More remnants of our family history popped up inside this cousin's house, which has been similarly restored to the villa. Antique furniture, dating back to the 1800s, formed gleaming showpieces throughout the home, while out the back was the original concrete base of our family's wine barrel, where, after much squishing and squelching by the kids, grape juice would have been poured in to ferment, to their father's special recipe.

Fine limestone carvings, also sculpted by our ancestors, adorned the walls, and on a door frame we were shown an early etching my grandfather is believed to have done while learning the family trade.

There's definitely something about retracing the steps of your ancestors and putting your shoes on the land where they once left their mark that leaves you with a higher insight into their lives. Learning about their struggles and triumphs can also be a good way of staying grounded in this modern world.

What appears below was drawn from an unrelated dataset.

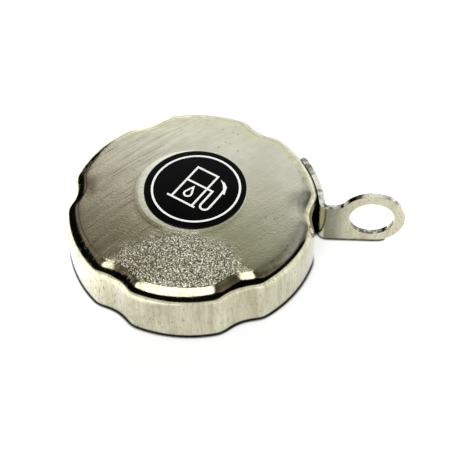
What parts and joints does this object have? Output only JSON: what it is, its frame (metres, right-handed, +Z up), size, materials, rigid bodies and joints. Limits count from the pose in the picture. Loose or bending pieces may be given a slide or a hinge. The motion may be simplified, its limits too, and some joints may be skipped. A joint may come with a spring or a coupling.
{
  "type": "fuel filler cap",
  "caption": "Six-lobed pressed stainless filler cap with a padlock eye, a round badge, a sprung gasket, bayonet claws and a two-way vent valve.",
  "frame": {"origin": "on the cap's axis in the plane of the skirt's lower edge, which is also the claw plate's flat underside", "axes": "+Z up along the cap's turning axis, towards the badge; +X towards the padlock eye"},
  "size_m": [0.1202, 0.09, 0.0254],
  "materials": {
    "shell_steel": "worn brushed stainless, warm grey with fine scratches",
    "inner_steel": "pressed stainless, satin",
    "spring_steel": "drawn spring wire",
    "hub_aluminium": "turned aluminium",
    "brass": "turned brass",
    "sintered_bronze": "porous sintered bronze",
    "rubber": "matt fuel-resistant rubber",
    "badge_black": "gloss black with a white pump pictogram",
    "adhesive_film": "dark adhesive film"
  },
  "bodies": {
    "cap": {"outer_shell": "shell_steel", "badge_adhesive": "adhesive_film", "badge_plate": "badge_black", "eye_strap": "shell_steel", "ceiling_plate": "inner_steel", "hub_body": "hub_aluminium", "claw_plate": "inner_steel", "claw_rivet_1": "inner_steel", "claw_rivet_2": "inner_steel", "claw_rivet_3": "inner_steel", "hub_rivet_1": "inner_steel", "hub_rivet_2": "inner_steel", "hub_rivet_3": "inner_steel", "hub_rivet_4": "inner_steel", "stop_ring": "spring_steel", "spring_seat": "inner_steel", "main_spring": "spring_steel", "valve_cover": "brass", "valve_circlip": "spring_steel", "relief_spring": "spring_steel", "vent_filter": "sintered_bronze"},
    "seal_carrier": {"thrust_washer": "inner_steel"},
    "seal": {"seal_plate": "inner_steel", "gasket": "rubber", "gasket_retainer": "inner_steel", "hub_oring": "rubber", "oring_cup": "inner_steel"},
    "relief_valve": {"relief_disc": "brass", "relief_seal": "rubber", "vacuum_spring": "spring_steel"},
    "vacuum_valve": {"vacuum_poppet": "brass", "vacuum_clip": "spring_steel"}
  },
  "joints": [
    {"name": "seal_travel", "type": "slide", "parent": "cap", "child": "seal_carrier", "axis": [0, 0, 1], "range_m": [0, 0.003], "stiffness_N_per_m": 2500, "springref_m": -0.004, "deforming": ["main_spring"]},
    {"name": "seal_swivel", "type": "hinge", "parent": "seal_carrier", "child": "seal", "pos_m": [0, 0, 0.0077], "axis": [0, 0, 1], "continuous": true},
    {"name": "relief_lift", "type": "slide", "parent": "cap", "child": "relief_valve", "axis": [0, 0, 1], "range_m": [0, 0.002], "stiffness_N_per_m": 600, "springref_m": -0.003, "deforming": ["relief_spring"]},
    {"name": "vacuum_drop", "type": "slide", "parent": "relief_valve", "child": "vacuum_valve", "axis": [0, 0, -1], "range_m": [0, 0.001], "stiffness_N_per_m": 150, "springref_m": -0.002, "deforming": ["vacuum_spring"]}
  ]
}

One story really hit home for my partner and me. We're pretty chuffed that we had managed to endure a long distance relationship for eight months. Well another set of great grandparents put us to shame. They were apart for 12 years while he worked on a new rail network in Australia, raising enough money to bring his young bride and their newborn daughter out here. There certainly wasn't the internet or mobile phones to keep them in touch. All she had was a handful of letters, which she had to rely on a neighbour to read to her because she was illiterate.

As we made our way to the plane that would take us home, I experienced a sudden sadness. We had only been in Croatia a week, but in that time we'd covered decades of ground and, from that moment on, I decided this would be an affair to be treasured and continued.